RV Essentials and Cool Stuff
Some of the storage areas house the sewage hoses and fittings, water hose, water filter so we’re not poisoned by the campground water, surge protector for obvious reasons, power cable, camp chairs, and a small folding table. One of the storage areas has a slide-out grill. Cool! Not sure why my wife felt it necessary to purchase another grill, especially since campsites typically have a fire pit with a raised grill, but after 27 years, I no longer attempt to decipher her thought processes, and I can hardly complain as I’m the culprit who brings a year’s worth of crap on a one-week trip.
Our R-Pod came with some of its original decals, for example the cool Forest River Owners Group (FROG) 10th Anniversary decal.

Note the cameo appearance by the bracket the awning arms hooks into. There are two of them, one for each arm, but one has been temporarily laid off pending the results of my argument about the company’s ridiculous policy of calculating shipping cost only after placing the order for the replacement arm.
We added some decals to make our 3 Peas in a Pod our own. Some reflect our love of mountains and forests. We do live in a forest, but as my wife often grumbles, the only mountains are the landfills.
The back of the R-Pod:

The entry door of the R-Pod: “Welcome” is a noticeable uptick in the social skills of two people who don’t usually do “social.

One of the storage doors: we were thrilled to find deals that feature a camper shaped like our R-Pod. Small victory, big excitement. It’s fun to see our sweet 3 Peas in a Pod represented.

Another storage door. A FROG, our nod to the Forest River Owners Group, perched on a mushroom, picking away at a banjo, brings our love of Bluegrass to our tiny home away from home.

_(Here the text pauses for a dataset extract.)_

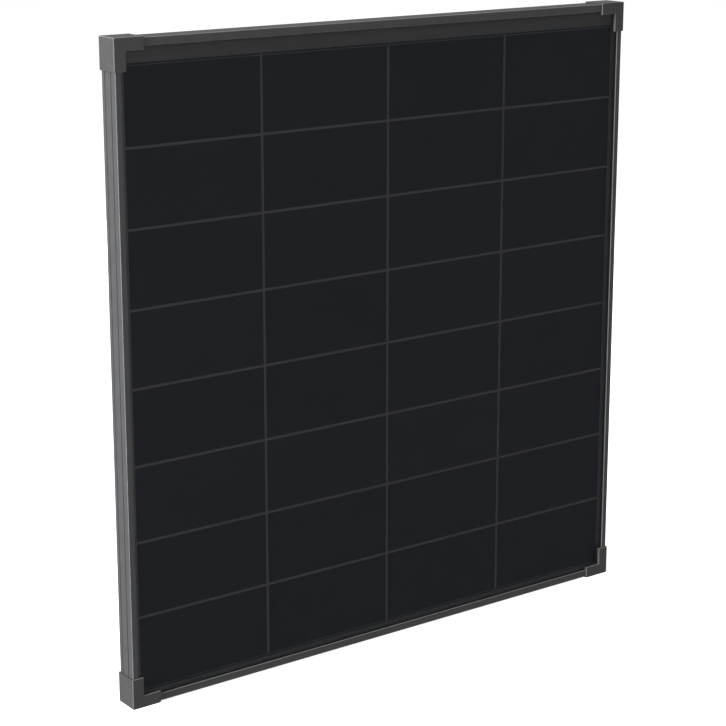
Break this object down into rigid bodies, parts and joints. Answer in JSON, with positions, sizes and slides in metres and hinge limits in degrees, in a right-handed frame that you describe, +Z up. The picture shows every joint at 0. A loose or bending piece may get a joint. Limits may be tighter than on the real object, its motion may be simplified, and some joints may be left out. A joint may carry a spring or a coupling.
{
  "type": "solar panel",
  "caption": "Black framed photovoltaic panel: glass laminate of half-cut cells in grooved mitred rails with plastic corner caps, and a rear junction box with a hinged lid.",
  "frame": {"origin": "on the standing surface under the middle of the panel, halfway through its depth", "axes": "+Z up along the panel's height, +Y towards its rear, +X to the right seen from the front"},
  "size_m": [0.7632, 0.0332, 0.7932],
  "materials": {
    "black_anodised": "satin black anodised extrusion",
    "solar_glass": "tempered low-iron glass, smooth",
    "clear_encapsulant": "clear, cured",
    "silicon_cells": "anti-reflection coated, near black",
    "black_ribbon": "black-coated flat ribbon",
    "tinned_copper": "tinned flat ribbon",
    "black_encapsulant": "pigmented, cured",
    "black_backsheet": "matt film",
    "seal_foam": "closed-cell tape",
    "label_film": "blank silver film",
    "silicone": "black, cured bead",
    "box_plastic": "fine moulded texture",
    "gasket_rubber": "soft, matt",
    "steel": "bright",
    "terminal_brass": "stamped sheet",
    "diode_body": "moulded epoxy with tinned leads",
    "bare_aluminium": "die cast",
    "cap_plastic": "fine moulded texture"
  },
  "bodies": {
    "panel": {"front_glass": "solar_glass", "front_encapsulant": "clear_encapsulant", "solar_cells": "silicon_cells", "cell_interconnects": "tinned_copper", "bus_ribbons": "black_ribbon", "bus_leads": "tinned_copper", "rear_encapsulant": "black_encapsulant", "backsheet": "black_backsheet", "edge_seal": "seal_foam", "rating_label": "label_film", "junction_box_adhesive": "silicone", "junction_box_base": "box_plastic", "junction_box_gasket": "gasket_rubber", "hinge_pin": "steel", "gland_seals": "gasket_rubber", "gland_bodies": "box_plastic", "gland_locknuts": "box_plastic", "terminal_plates": "terminal_brass", "bypass_diodes": "diode_body", "terminal_screws": "steel", "frame_rail_bottom": "black_anodised", "frame_rail_top": "black_anodised", "frame_rail_left": "black_anodised", "frame_rail_right": "black_anodised", "corner_key_bottom_left": "bare_aluminium", "corner_cap_bottom_left": "cap_plastic", "corner_key_bottom_right": "bare_aluminium", "corner_cap_bottom_right": "cap_plastic", "corner_key_top_left": "bare_aluminium", "corner_cap_top_left": "cap_plastic", "corner_key_top_right": "bare_aluminium", "corner_cap_top_right": "cap_plastic"},
    "box_lid": {"junction_box_lid": "box_plastic"},
    "left_nut": {"gland_nut_left": "box_plastic"},
    "right_nut": {"gland_nut_right": "box_plastic"}
  },
  "joints": [
    {"name": "lid_hinge", "type": "hinge", "parent": "panel", "child": "box_lid", "pos_m": [0, 0.0065, 0.7556], "axis": [1, 0, 0], "range_deg": [0, 110]},
    {"name": "left_nut_turn", "type": "hinge", "parent": "panel", "child": "left_nut", "pos_m": [-0.03, 0.00185, 0.663], "axis": [0, 0, 1], "continuous": true},
    {"name": "right_nut_turn", "type": "hinge", "parent": "panel", "child": "right_nut", "pos_m": [0.03, 0.00185, 0.663], "axis": [0, 0, 1], "continuous": true}
  ]
}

He’s more than just a decal—he’s part of the soul of 3 Peas in a Pod.

Small Footprint, Big Bark, Wheels Beneath Us, and the Woods Less Traveled
The R-Pod was a great excuse to upgrade the wheels beneath us from a Ford Ranger to a Ford F150, with the full-size bed and 4-wheel drive my wife has been dreaming of.
After our first trip to the Georgia mountains, she said the Ranger made her feel claustrophobic—the back seat was way too small for big Beau, and since the back windows didn’t open, he kept alternating between laying his large, slobbering snout on the center console and trying to hang it out her window. We also weren’t fans of the rear-hinged suicide doors through which we struggled to squeeze Beau into the cramped back seat.
Now we have the muscle to match the adventure, and she finally has the truck she’s been yearning for.

Yep, she’s a Happy Camper!
We also upgraded the R-Pod tires to ones with a higher speed rating. Admittedly, we tend to be heavy on the gas and light on patience.
But enough verbal rambling. In upcoming posts, I’ll share some stories of our actual RV ramblings, iPhone pictures and videos, and maybe even some GoPro footage, if my wife lets me bring the GoPro along on a hike—a big ask considering that it takes me an hour to figure out which mounting system to use and then actually attach the thing to myself. But in fairness, I admit I’m using some poetic license—she’s actually remarkably patient with my eccentricities. Out of character? Maybe. But much appreciated.
I have yet to use the DSLR, but who knows? In RV life, and life in general, there’s useless crap and essential crap. Despite my wife’s skepticism, my truly excellent Canon Ti 7 DSLR might just graduate to essential one fine photographic day. I’ll keep bringing it along—just in case.
Final Thoughts—Finally
So that’s our R-Pod—tiny, loyal, and full of surprises. It’s our little home on wheels, just right for two humans, one oversized dog, too much crap, and all the wonder Mother Earth has to offer.

Spoiler alert: those “cool”, overpriced camp chairs were not our friends. In fact, they had murderous intent. The full betrayal will be revealed in a future post.
Welcome to RV Ramblings. We do have a spare queen-size bed, so maybe one day you can join us on a trip. That should be fun—you, us, and Beau in our tiny 3 Peas in a Pod.